HOUSTON, TX - Harris County Public Health (HCPH) has confirmed a West Nile virus (WNV) related death in Harris County, making it the first WNV-associated death in the county . The patient, whose identity will remain confidential, had underlying chronic health conditions, and is a 45-54 year-old male from Southwest Harris County.
The health department had originally stated in a press release that this was the first West Nile Virus death in the state this year, but later learned of a West Nile Virus related death in Dallas County last month. It still remains the first West Nile Virus death in Harris Couty
“We are devastated to report the first West Nile virus-associated death, and our hearts go out to the family. Mosquitoes can spread a variety of diseases and those who are most vulnerable; children, aging and immuno-suppressed individuals, are at a higher risk of dying of mosquito-borne diseases,” stated Umair A. Shah, MD, MPH, executive director of HCPH.
West Nile season typically runs from June through October. As of today, 303 mosquito samples have tested positive for the virus. The areas where those samples have been detected have been sprayed to reduce the risk of disease. So far this year, a total of six human cases of WNV have been confirmed (including this WNV associated death) in Harris County and the City of Houston.
Most people who are infected with West Nile will not develop any symptoms. However, about 1-in-5 people who are infected develop a fever with other symptoms such as headache, body aches, joint pains, vomiting, diarrhea or rash. More severe signs and symptoms can include: high fever, stiff neck, stupor, disorientation, tremors, convulsions, muscle weakness, vision loss, encephalitis (inflammation of the brain) or meningitis (inflammation of the membranes that surround the brain and spinal cord).

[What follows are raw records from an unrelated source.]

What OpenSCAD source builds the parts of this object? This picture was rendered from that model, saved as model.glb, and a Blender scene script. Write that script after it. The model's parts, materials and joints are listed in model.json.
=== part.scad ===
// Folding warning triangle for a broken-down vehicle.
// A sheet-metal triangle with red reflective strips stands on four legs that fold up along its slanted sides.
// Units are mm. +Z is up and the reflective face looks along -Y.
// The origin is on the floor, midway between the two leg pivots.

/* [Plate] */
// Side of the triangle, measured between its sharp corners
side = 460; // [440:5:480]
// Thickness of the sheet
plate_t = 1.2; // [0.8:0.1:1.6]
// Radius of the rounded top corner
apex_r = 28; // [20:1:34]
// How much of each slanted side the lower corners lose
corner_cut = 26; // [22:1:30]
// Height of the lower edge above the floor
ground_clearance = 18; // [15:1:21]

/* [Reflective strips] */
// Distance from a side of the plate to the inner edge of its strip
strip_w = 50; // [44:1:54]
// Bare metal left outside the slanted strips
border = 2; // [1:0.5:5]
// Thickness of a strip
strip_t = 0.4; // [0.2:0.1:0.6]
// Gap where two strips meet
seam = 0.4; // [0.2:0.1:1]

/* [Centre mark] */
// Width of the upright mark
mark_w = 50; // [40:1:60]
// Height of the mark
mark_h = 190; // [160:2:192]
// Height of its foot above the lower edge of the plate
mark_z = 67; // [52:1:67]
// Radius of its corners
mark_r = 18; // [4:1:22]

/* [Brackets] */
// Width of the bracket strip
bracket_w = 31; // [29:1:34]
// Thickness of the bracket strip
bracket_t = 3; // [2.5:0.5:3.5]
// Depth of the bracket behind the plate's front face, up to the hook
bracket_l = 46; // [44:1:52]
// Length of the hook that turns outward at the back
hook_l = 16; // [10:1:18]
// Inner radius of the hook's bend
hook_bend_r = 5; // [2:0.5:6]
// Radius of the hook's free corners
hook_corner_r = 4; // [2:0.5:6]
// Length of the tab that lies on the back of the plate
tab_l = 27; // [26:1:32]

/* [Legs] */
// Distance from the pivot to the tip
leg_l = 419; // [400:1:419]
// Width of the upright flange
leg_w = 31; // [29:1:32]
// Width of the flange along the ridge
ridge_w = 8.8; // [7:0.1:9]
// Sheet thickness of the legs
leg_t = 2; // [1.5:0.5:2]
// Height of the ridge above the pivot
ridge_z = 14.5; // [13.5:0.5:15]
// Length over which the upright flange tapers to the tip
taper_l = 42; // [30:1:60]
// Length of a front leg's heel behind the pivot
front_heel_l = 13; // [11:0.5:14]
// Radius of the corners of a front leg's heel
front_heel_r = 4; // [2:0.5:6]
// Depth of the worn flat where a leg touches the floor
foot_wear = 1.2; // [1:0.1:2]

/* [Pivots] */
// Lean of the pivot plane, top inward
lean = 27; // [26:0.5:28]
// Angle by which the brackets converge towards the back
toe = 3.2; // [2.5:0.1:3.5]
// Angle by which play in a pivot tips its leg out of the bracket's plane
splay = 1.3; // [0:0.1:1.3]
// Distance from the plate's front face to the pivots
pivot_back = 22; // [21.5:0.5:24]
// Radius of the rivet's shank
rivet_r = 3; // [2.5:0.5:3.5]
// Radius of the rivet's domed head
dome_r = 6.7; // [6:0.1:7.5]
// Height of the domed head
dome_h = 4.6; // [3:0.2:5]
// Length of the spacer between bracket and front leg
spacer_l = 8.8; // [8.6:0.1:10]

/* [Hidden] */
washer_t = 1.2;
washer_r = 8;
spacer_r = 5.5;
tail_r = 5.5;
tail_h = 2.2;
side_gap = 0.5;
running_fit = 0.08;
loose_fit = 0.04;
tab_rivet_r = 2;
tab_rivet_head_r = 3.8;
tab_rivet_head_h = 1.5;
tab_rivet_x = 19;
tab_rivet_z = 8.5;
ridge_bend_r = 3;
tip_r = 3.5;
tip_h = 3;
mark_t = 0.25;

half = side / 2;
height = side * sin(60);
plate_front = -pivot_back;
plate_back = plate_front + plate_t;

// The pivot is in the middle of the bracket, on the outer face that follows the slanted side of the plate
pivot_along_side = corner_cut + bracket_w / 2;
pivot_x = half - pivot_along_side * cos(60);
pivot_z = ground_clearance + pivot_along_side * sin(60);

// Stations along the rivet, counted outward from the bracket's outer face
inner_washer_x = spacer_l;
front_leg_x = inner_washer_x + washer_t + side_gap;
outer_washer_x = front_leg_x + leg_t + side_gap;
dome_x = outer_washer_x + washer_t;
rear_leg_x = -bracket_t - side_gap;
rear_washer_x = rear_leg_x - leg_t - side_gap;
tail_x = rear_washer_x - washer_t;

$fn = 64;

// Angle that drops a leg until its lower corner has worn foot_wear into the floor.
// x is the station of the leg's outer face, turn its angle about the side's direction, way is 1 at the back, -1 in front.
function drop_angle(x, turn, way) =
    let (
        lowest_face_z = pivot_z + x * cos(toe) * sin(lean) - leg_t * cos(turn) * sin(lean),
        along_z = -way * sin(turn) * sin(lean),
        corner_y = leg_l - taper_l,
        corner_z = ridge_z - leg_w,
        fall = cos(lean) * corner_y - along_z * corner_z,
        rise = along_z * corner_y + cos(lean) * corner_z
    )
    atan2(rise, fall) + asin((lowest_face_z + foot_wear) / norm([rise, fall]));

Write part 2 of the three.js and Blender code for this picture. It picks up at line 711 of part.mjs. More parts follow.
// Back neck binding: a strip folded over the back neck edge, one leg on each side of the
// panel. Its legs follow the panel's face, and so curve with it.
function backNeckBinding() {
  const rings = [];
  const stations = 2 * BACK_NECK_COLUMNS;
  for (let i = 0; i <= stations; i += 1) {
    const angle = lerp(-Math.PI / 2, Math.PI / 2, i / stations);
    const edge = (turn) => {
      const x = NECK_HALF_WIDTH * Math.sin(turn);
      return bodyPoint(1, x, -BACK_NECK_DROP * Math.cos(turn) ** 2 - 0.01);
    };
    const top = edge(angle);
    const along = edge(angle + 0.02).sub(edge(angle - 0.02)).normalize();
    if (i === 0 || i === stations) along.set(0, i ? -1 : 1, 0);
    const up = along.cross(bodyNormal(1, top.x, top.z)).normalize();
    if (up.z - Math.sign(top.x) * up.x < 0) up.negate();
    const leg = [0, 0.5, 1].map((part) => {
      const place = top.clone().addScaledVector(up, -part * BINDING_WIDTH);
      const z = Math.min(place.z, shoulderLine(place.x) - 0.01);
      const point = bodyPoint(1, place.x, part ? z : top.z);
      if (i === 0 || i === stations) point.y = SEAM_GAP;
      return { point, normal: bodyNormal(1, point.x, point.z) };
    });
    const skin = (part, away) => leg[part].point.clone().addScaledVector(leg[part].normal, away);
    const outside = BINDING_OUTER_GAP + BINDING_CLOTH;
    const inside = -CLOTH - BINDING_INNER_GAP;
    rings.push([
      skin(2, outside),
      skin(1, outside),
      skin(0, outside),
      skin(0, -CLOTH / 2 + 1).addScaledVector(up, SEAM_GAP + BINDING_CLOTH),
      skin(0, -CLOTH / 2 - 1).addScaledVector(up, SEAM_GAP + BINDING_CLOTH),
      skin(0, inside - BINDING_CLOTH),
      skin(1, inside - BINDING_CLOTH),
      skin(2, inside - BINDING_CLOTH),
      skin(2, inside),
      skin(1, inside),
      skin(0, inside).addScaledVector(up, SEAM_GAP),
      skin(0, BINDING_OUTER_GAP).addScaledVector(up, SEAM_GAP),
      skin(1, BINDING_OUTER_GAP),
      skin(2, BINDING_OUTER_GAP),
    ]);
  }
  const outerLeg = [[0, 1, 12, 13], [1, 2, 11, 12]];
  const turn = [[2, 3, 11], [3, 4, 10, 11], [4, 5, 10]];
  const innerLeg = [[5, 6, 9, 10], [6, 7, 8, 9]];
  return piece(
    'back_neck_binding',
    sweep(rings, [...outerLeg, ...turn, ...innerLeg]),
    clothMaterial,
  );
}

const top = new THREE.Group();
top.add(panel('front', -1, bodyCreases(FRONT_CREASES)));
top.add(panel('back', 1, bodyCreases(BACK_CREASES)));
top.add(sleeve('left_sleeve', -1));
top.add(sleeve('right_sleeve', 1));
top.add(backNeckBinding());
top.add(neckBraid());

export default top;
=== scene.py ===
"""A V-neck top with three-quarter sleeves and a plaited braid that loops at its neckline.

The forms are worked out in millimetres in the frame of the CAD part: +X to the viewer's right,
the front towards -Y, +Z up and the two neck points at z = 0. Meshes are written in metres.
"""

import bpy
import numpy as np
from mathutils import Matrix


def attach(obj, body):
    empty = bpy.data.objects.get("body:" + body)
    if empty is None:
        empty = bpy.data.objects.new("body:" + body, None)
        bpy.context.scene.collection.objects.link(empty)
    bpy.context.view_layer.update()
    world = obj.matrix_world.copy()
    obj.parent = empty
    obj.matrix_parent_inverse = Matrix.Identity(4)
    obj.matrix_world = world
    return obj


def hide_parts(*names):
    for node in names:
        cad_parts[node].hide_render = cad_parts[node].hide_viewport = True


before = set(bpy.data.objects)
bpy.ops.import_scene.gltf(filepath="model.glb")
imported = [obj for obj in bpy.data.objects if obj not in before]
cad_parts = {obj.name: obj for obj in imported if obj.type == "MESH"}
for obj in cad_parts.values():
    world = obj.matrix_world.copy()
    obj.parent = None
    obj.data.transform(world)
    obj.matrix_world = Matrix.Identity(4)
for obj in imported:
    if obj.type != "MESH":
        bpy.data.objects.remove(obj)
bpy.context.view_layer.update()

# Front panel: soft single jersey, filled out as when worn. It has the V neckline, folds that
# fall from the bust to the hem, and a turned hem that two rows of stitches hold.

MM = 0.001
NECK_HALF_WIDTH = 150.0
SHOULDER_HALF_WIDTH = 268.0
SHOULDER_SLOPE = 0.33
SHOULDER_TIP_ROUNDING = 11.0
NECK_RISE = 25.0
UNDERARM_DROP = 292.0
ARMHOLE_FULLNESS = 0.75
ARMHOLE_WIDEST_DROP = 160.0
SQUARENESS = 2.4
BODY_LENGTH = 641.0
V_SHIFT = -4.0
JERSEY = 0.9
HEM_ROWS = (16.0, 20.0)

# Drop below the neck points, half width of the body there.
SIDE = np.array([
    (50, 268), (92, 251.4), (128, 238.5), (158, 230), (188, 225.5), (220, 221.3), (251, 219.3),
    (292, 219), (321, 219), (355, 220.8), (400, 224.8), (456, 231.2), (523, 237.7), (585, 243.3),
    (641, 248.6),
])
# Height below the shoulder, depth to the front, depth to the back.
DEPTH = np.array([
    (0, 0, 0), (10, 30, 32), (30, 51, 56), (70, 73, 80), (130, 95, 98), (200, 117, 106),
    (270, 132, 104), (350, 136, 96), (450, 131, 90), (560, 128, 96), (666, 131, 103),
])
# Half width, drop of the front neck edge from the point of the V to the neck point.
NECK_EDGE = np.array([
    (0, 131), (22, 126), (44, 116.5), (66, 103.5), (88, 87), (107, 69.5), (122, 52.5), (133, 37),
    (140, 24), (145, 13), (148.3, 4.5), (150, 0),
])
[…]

Severe illness can occur in people of any age; however, people over 60 years of age are at greater risk. People with certain medical conditions, such as cancer, diabetes, hypertension, kidney disease, and people who have received organ transplants, are also at greater risk. About 1 out of 10 people who develop severe illness affecting the central nervous system die. If you have symptoms similar to West Nile virus, please contact your health provider immediately.